I'm not sure we should, at least initially.  The very few places which
need a large kvmalloc really are special and can do their own careful
checking.  Because, as Linus pointed out, we shouldn't be letting the
user ask us to allocate a terabyte of RAM.  We should just fail that.

let's see how those users pan out, and then see what we can offer in
terms of safety.

> > There are very, very few places which should need kvmalloc_large.
> > That's one million 8-byte pointers.  If you need more than that inside
> > the kernel, you're doing something really damn weird and should do
> > something that looks obviously different.
> 
> I'm CCing John since I remember long ago running into problems loading
> the AppArmor DFA with kmalloc and switching it to kvmalloc. John, how
> large can the DFAs for AppArmor get? Would an 8MB limit be a problem?

Great!  Opinions from people who'll use this interface are exceptionally
useful.

> And do we have any large IO or network buffers >8MB?

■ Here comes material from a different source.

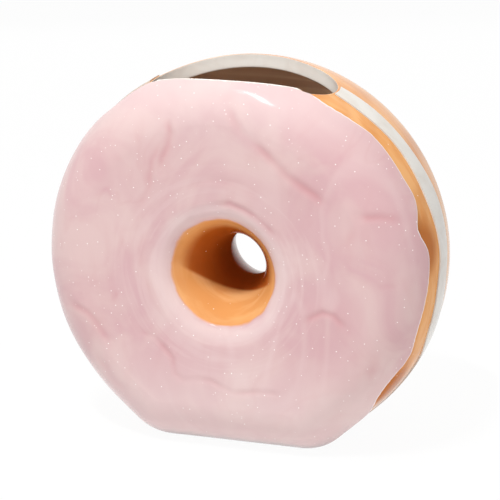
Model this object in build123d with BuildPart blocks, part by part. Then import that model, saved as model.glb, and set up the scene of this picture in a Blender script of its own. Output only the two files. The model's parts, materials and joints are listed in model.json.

Not that get allocated with kvmalloc ... because you can't DMA map vmalloc
(without doing some unusual contortions).

> > but I thought of another problem with array_size.  We already have
> > ARRAY_SIZE and it means "the number of elements in the array".
> >
> > so ... struct_bytes(), array_bytes(), array3_bytes()?
> 
> Maybe "calc"? struct_calc(), array_calc(), array3_calc()? This has the
> benefit of actually saying more about what it is doing, rather than
> its return value... In the end, I don't care. :)

I don't have a strong feeling on this either.

> > Keeping our focus on allocations ... do we have plain additions (as
> > opposed to multiply-and-add?)  And subtraction?
> 
> All I've seen are just rare "weird" cases of lots of mult/add. Some
> are way worse than others:
> http://www.ozlabs.org/~akpm/mmotm/broken-out/exofs-avoid-vla-in-structures.patch
> 
> Just having the mult/add saturation would be lovely.

Ow.  My brain just oozed out of my ears.